Here is follow up letter from Albert after one season in water...

James..... this is a follow up to my original email regarding the preparation and restoration of the rusting keel on my 33 clipper...
This afternoon we pulled Providence after being in the water for seven months... there were no, repeat no,  rust spots or flaking metal anywhere on the keel... the product POR-15 sealed the keel thoroughly and has held tenaciously to the prepped metal...

Hope that your restoration is going smoothly.......

                                Al LaMarche

2. Joint between ballast and hull

Keelcloseup.jpg (21002 bytes)
Click to view

Here is shot of stern portion of my ballast, note seam opening between ballast and hull

The joint where the cast iron ballast meets the hull is a problem.  On my Clipper, when she was pulled from the water, this seam was damp for several days.  My concern was that water must have a path to the keel bolts causing possible corrosion
  There has been two suggestions made by others.  One is to glass over this seam and the other is to use a material to fill the crack.  Below is one e-mail that suggest using sikaflex.  I have not decided which method to use on our Clipper.    Does anyone else have any experience with sikaflex??

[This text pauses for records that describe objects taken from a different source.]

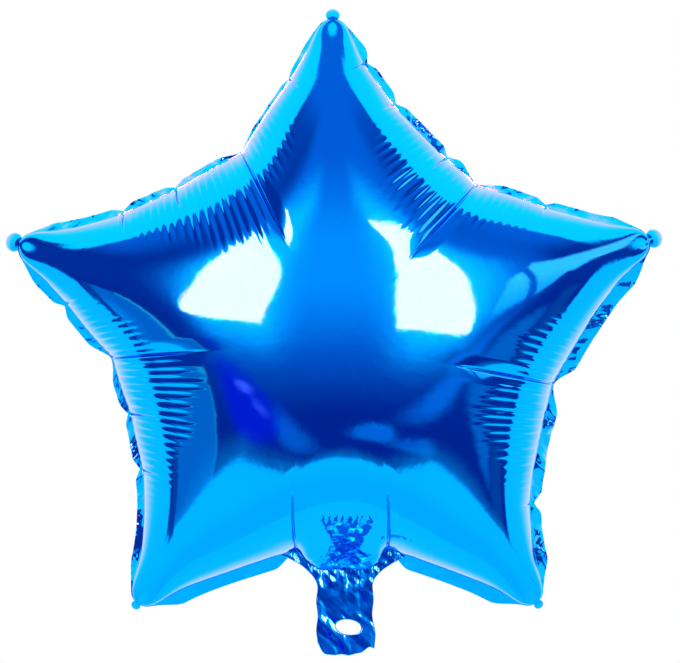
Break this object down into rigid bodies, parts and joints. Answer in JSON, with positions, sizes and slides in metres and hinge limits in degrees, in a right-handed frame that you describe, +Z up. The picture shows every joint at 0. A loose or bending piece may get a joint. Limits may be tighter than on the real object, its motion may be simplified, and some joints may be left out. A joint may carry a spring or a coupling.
{
  "type": "star foil balloon",
  "caption": "Inflated star-shaped foil balloon with a flat welded margin, gathered edges and a filling tail with a ribbon hole.",
  "frame": {"origin": "middle of the ribbon hole in the tail", "axes": "+Z up from the tail to the top arm, -Y out of the front of the balloon, +X to the right as seen from the front"},
  "size_m": [0.4602, 0.1766, 0.4542],
  "materials": {
    "blue_foil": "mirror-bright blue metallised film"
  },
  "bodies": {
    "root": {"star_balloon": "blue_foil"}
  },
  "joints": []
}
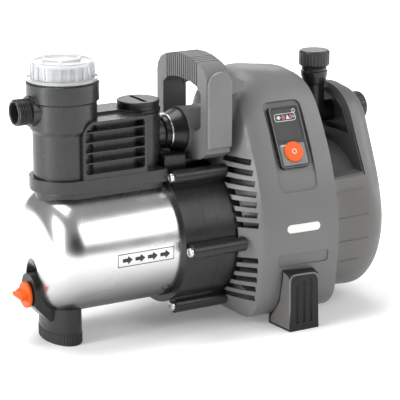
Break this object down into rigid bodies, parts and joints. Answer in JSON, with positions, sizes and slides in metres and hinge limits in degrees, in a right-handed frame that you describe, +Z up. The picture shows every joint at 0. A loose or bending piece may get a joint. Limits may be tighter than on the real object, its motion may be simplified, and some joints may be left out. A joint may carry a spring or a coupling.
{
  "type": "centrifugal water pump",
  "caption": "Horizontal multistage garden water pump with a steel barrel, filter with clear lid, carrying handle, grey motor hood, control panel and two capped outlets.",
  "frame": {"origin": "on the floor, under the middle of the machine's bounding box", "axes": "+X along the pump shaft from the inlet to the motor's fan end, +Z up, +Y to the far side from the control panel"},
  "size_m": [0.514, 0.268, 0.361],
  "materials": {
    "stainless_steel": "satin",
    "dark_plastic": "satin",
    "black_plastic": "satin",
    "rubber": "matte",
    "orange_plastic": "satin",
    "clear_plastic": "clear",
    "white_plastic": "satin",
    "grey_plastic": "fine texture",
    "light_grey_plastic": "fine texture",
    "display_plastic": "gloss",
    "bright_metal": "bright",
    "stage_plastic": "satin",
    "seal_carbon": "lapped",
    "core_steel": "laminated",
    "copper": "enamelled",
    "cast_aluminium": "cast",
    "component_plastic": "satin"
  },
  "bodies": {
    "housing": {"cable_gland": "black_plastic", "capacitor": "component_plastic", "check_valve_seat": "white_plastic", "check_valve_spring": "bright_metal", "clamp_ring": "black_plastic", "control_bezel": "black_plastic", "control_board": "component_plastic", "diffuser_1": "stage_plastic", "diffuser_2": "stage_plastic", "diffuser_3": "stage_plastic", "display_window": "display_plastic", "filter_housing": "dark_plastic", "filter_insert": "white_plastic", "flange_bolts": "bright_metal", "foot_sleeve": "rubber", "front_bearing": "bright_metal", "front_foot": "black_plastic", "handle_cover_far": "light_grey_plastic", "handle_cover_near": "light_grey_plastic", "handle_frame": "grey_plastic", "hood_screws": "bright_metal", "inlet_fitting": "dark_plastic", "motor_bracket": "black_plastic", "motor_hood": "grey_plastic", "motor_housing": "cast_aluminium", "outlet_manifold": "black_plastic", "outlet_union": "black_plastic", "pump_barrel": "stainless_steel", "rear_bearing": "bright_metal", "rear_cover": "grey_plastic", "rear_foot_far": "black_plastic", "rear_foot_near": "black_plastic", "recess_liner": "black_plastic", "saddle_base": "dark_plastic", "shaft_seal_seat": "seal_carbon", "stage_ring": "black_plastic", "stator_core": "core_steel", "stator_windings": "copper", "union_ring": "bright_metal", "valve_housing": "dark_plastic"},
    "drain_seal": {"drain_seal": "rubber"},
    "drain_plug": {"drain_plug": "orange_plastic"},
    "lid_seal": {"lid_seal": "rubber"},
    "filter_lid": {"filter_lid": "clear_plastic"},
    "fill_seal": {"fill_plug_seal": "rubber"},
    "fill_plug": {"fill_plug": "black_plastic"},
    "top_seal": {"top_outlet_seal": "rubber"},
    "top_cap": {"top_outlet_cap": "black_plastic"},
    "rear_seal": {"rear_outlet_seal": "rubber"},
    "rear_cap": {"rear_outlet_cap": "black_plastic"},
    "power_button": {"power_button": "orange_plastic"},
    "rotor": {"pump_shaft": "bright_metal", "impeller_nut": "black_plastic", "impeller_1": "stage_plastic", "impeller_2": "stage_plastic", "impeller_3": "stage_plastic", "shaft_seal_rotor": "seal_carbon", "rotor_core": "core_steel", "cooling_fan": "black_plastic"},
    "check_valve": {"check_valve_poppet": "white_plastic"}
  },
  "joints": [
    {"name": "drain_seal_travel", "type": "slide", "parent": "housing", "child": "drain_seal", "axis": [-1, 0, 0], "range_m": [0, 0.0128]},
    {"name": "drain_plug_turn", "type": "hinge", "parent": "drain_seal", "child": "drain_plug", "pos_m": [-0.2405, 0, 0.0633], "axis": [-1, 0, 0], "range_deg": [0, 2520]},
    {"name": "lid_seal_travel", "type": "slide", "parent": "housing", "child": "lid_seal", "axis": [0, 0, 1], "range_m": [0, 0.0121]},
    {"name": "filter_lid_turn", "type": "hinge", "parent": "lid_seal", "child": "filter_lid", "pos_m": [-0.1874, 0, 0.331], "axis": [0, 0, 1], "range_deg": [0, 1080]},
    {"name": "fill_seal_travel", "type": "slide", "parent": "housing", "child": "fill_seal", "axis": [0, 0, 1], "range_m": [0, 0.0121]},
    {"name": "fill_plug_turn", "type": "hinge", "parent": "fill_seal", "child": "fill_plug", "pos_m": [-0.0827, 0, 0.2813], "axis": [0, 0, 1], "range_deg": [0, 1440]},
    {"name": "top_seal_travel", "type": "slide", "parent": "housing", "child": "top_seal", "axis": [0, 0, 1], "range_m": [0, 0.01395]},
    {"name": "top_cap_turn", "type": "hinge", "parent": "top_seal", "child": "top_cap", "pos_m": [0.1824, 0, 0.3131], "axis": [0, 0, 1], "range_deg": [0, 2160]},
    {"name": "rear_seal_travel", "type": "slide", "parent": "housing", "child": "rear_seal", "axis": [1, 0, 0], "range_m": [0, 0.01395]},
    {"name": "rear_cap_turn", "type": "hinge", "parent": "rear_seal", "child": "rear_cap", "pos_m": [0.2366, 0, 0.2494], "axis": [1, 0, 0], "range_deg": [0, 2160]},
    {"name": "button_press", "type": "slide", "parent": "housing", "child": "power_button", "axis": [0, 0.8949, -0.4462], "range_m": [0, 0.0025], "stiffness_N_per_m": 400, "springref_m": -0.002},
    {"name": "shaft_spin", "type": "hinge", "parent": "housing", "child": "rotor", "pos_m": [0, 0, 0.1165], "axis": [1, 0, 0], "continuous": true},
    {"name": "check_valve_lift", "type": "slide", "parent": "housing", "child": "check_valve", "axis": [0, 0, -1], "range_m": [0, 0.006], "stiffness_N_per_m": 150, "springref_m": -0.004, "deforming": ["check_valve_spring"]}
  ],
  "couplings": [
    {"joint": "drain_seal_travel", "follows": "drain_plug_turn", "m_per_rad": 0.00028871},
    {"joint": "lid_seal_travel", "follows": "filter_lid_turn", "m_per_rad": 0.00063662},
    {"joint": "fill_seal_travel", "follows": "fill_plug_turn", "m_per_rad": 0.00047746},
    {"joint": "top_seal_travel", "follows": "top_cap_turn", "m_per_rad": 0.00036749},
    {"joint": "rear_seal_travel", "follows": "rear_cap_turn", "m_per_rad": 0.00036749}
  ]
}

Here is excerpt from e-mail message I received from Bob W.. onboard "Bolero" a 69 Clipper 36
Great to know there are many "69's still around.  With care they should make a 100 years! 

Mine is a Clipper 36 built in '69.  Have replaced or rebuilt everything at least once.  No experience with the keel problem.  I've used Sikaflex where it joins the boat, but nothing fancy.  Bolts a worry, but never did the X-ray routine.